**Short task**. Please give the listing again, word for word, with nothing left out.

-- begin --

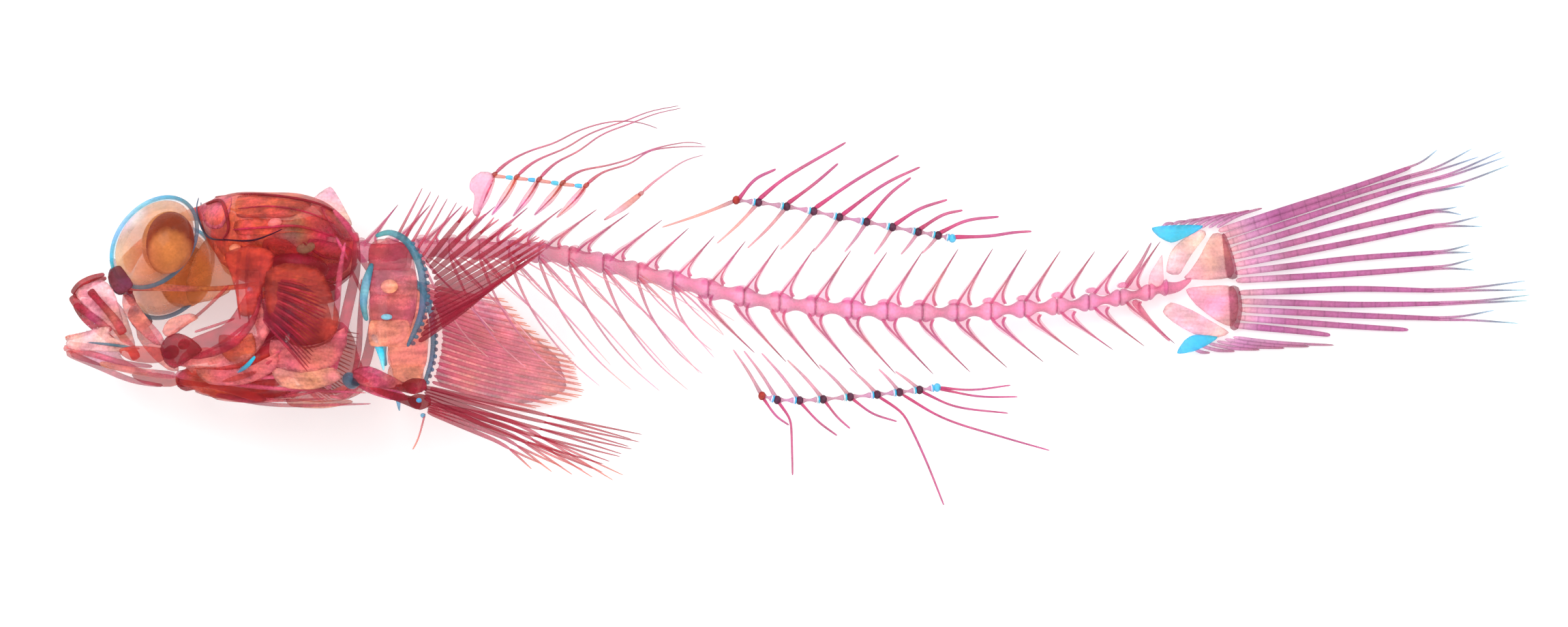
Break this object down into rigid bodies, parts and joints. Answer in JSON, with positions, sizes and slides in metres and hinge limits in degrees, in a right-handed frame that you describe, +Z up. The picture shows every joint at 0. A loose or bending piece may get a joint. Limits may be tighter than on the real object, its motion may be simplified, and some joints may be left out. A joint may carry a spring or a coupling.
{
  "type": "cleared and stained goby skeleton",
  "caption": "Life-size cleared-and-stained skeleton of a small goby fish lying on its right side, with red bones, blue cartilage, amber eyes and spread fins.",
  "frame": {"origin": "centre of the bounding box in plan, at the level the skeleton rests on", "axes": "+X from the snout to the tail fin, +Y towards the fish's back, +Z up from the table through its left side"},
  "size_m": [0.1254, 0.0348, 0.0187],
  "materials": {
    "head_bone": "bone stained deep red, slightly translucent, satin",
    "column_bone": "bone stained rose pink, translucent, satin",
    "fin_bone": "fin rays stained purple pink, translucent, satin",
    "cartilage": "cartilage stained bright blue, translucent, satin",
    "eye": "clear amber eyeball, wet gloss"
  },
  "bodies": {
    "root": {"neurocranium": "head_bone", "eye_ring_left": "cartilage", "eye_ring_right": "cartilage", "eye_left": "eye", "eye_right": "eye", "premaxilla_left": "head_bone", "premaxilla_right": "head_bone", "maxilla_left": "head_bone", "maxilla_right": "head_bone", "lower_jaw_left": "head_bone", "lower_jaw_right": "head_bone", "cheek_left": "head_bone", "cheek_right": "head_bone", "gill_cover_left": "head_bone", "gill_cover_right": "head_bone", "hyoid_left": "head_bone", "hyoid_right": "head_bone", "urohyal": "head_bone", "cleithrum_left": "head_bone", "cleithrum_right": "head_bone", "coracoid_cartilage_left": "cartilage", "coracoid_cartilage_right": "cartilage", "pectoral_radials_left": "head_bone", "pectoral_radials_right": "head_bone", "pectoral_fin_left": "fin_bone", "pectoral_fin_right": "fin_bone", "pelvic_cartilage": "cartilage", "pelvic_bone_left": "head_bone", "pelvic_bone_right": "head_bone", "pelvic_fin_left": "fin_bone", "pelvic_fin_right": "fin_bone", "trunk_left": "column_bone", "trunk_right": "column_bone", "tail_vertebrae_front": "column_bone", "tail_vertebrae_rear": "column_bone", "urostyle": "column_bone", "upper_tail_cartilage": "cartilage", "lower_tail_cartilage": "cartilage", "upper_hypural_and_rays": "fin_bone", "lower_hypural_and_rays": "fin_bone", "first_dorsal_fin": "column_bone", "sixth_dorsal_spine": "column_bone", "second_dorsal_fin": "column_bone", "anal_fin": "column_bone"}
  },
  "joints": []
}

-- end --

**Complete response**.
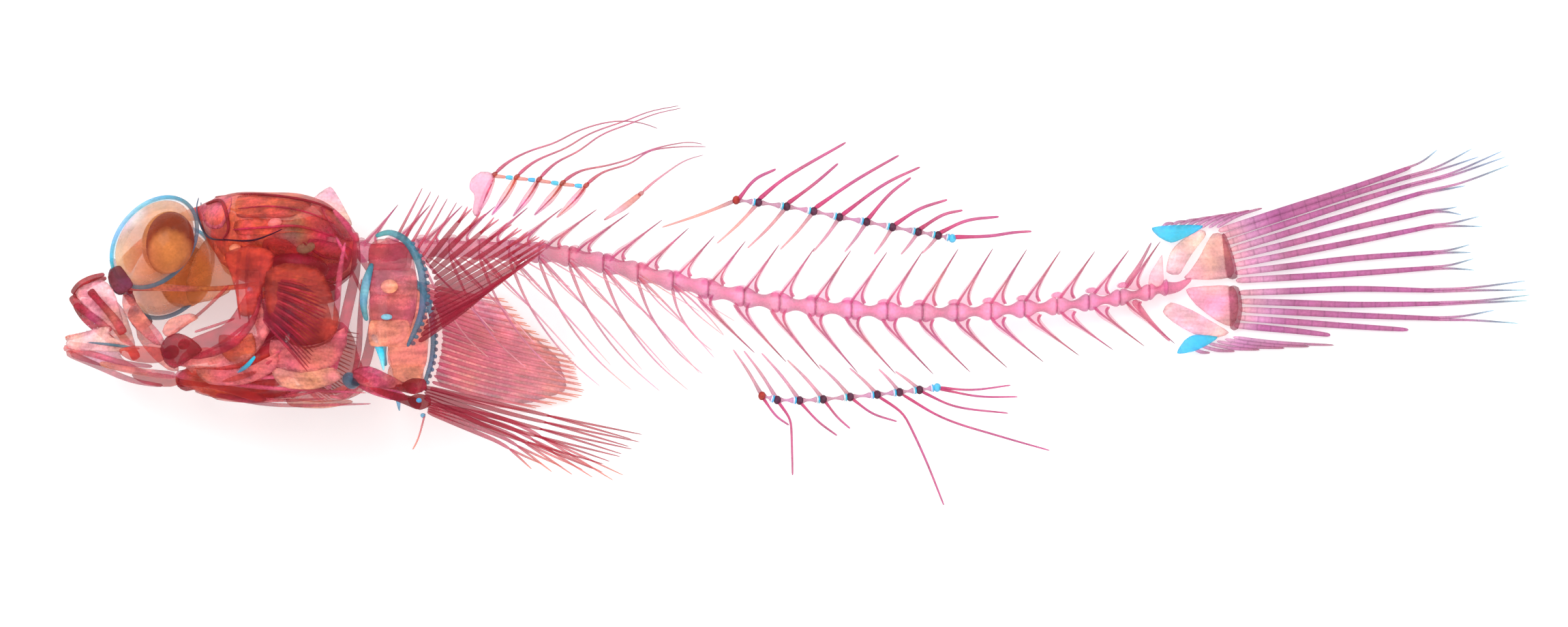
Break this object down into rigid bodies, parts and joints. Answer in JSON, with positions, sizes and slides in metres and hinge limits in degrees, in a right-handed frame that you describe, +Z up. The picture shows every joint at 0. A loose or bending piece may get a joint. Limits may be tighter than on the real object, its motion may be simplified, and some joints may be left out. A joint may carry a spring or a coupling.
{
  "type": "cleared and stained goby skeleton",
  "caption": "Life-size cleared-and-stained skeleton of a small goby fish lying on its right side, with red bones, blue cartilage, amber eyes and spread fins.",
  "frame": {"origin": "centre of the bounding box in plan, at the level the skeleton rests on", "axes": "+X from the snout to the tail fin, +Y towards the fish's back, +Z up from the table through its left side"},
  "size_m": [0.1254, 0.0348, 0.0187],
  "materials": {
    "head_bone": "bone stained deep red, slightly translucent, satin",
    "column_bone": "bone stained rose pink, translucent, satin",
    "fin_bone": "fin rays stained purple pink, translucent, satin",
    "cartilage": "cartilage stained bright blue, translucent, satin",
    "eye": "clear amber eyeball, wet gloss"
  },
  "bodies": {
    "root": {"neurocranium": "head_bone", "eye_ring_left": "cartilage", "eye_ring_right": "cartilage", "eye_left": "eye", "eye_right": "eye", "premaxilla_left": "head_bone", "premaxilla_right": "head_bone", "maxilla_left": "head_bone", "maxilla_right": "head_bone", "lower_jaw_left": "head_bone", "lower_jaw_right": "head_bone", "cheek_left": "head_bone", "cheek_right": "head_bone", "gill_cover_left": "head_bone", "gill_cover_right": "head_bone", "hyoid_left": "head_bone", "hyoid_right": "head_bone", "urohyal": "head_bone", "cleithrum_left": "head_bone", "cleithrum_right": "head_bone", "coracoid_cartilage_left": "cartilage", "coracoid_cartilage_right": "cartilage", "pectoral_radials_left": "head_bone", "pectoral_radials_right": "head_bone", "pectoral_fin_left": "fin_bone", "pectoral_fin_right": "fin_bone", "pelvic_cartilage": "cartilage", "pelvic_bone_left": "head_bone", "pelvic_bone_right": "head_bone", "pelvic_fin_left": "fin_bone", "pelvic_fin_right": "fin_bone", "trunk_left": "column_bone", "trunk_right": "column_bone", "tail_vertebrae_front": "column_bone", "tail_vertebrae_rear": "column_bone", "urostyle": "column_bone", "upper_tail_cartilage": "cartilage", "lower_tail_cartilage": "cartilage", "upper_hypural_and_rays": "fin_bone", "lower_hypural_and_rays": "fin_bone", "first_dorsal_fin": "column_bone", "sixth_dorsal_spine": "column_bone", "second_dorsal_fin": "column_bone", "anal_fin": "column_bone"}
  },
  "joints": []
}